2008-11-07, 16:27   #737

"Richard B. Woods"
Aug 2002
Wisconsin USA

22·3·641 Posts

Quote:
 Originally Posted by Prime95 The stock market seems thrilled with Obama's election -- down only a thousand points in 2 days.
George, the study didn't say that Republicans understood that Democratic presidents are good for the stock market.

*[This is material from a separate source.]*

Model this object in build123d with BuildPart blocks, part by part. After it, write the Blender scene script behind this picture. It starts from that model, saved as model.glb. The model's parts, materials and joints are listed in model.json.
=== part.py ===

And it analyzed the market over the spans of administrations (you know -- four years at a time "when a Democrat is in office"), not over the spans of two days following an election in the midst of a world crisis.

Anyway, the preceding two days have been part of the Bush administration, not the Obama administration, so they're not really out-of-character!

Perhaps one reason that a change from a Republican president to a Democratic president is good for the stock market's performance during the Democratic president's administration is that so many Republicans have a can't-help-themselves-knee-jerk sell-sell-sell reaction to a Democratic election win, which worsens the overall market performance during the incumbent Republican's administration, and don't recover their senses until they see the improvements during the following administration, whereupon they buy back in, assisting the market's overall performance for the duration of the Democrat's administration.

You can mock me ... or you can pay attention to the lessons of history.

Republican post-election selloffs are fine with me right now -- I've been waiting for the market to bottom before I plunge back in, and post-Democratic-election-win selloffs are one of the most reliably-predictable category of market actions, along with October troubles (I haven't always timed right, but I got mostly out of stocks in September 1987 and advised my friends to do so, too, after seeing a chart comparison of 1983-1987 with 1925-1929 early that month), post-Republican-election-win rallies and year-end rallies.

Excuse me now -- I need to go see my broker.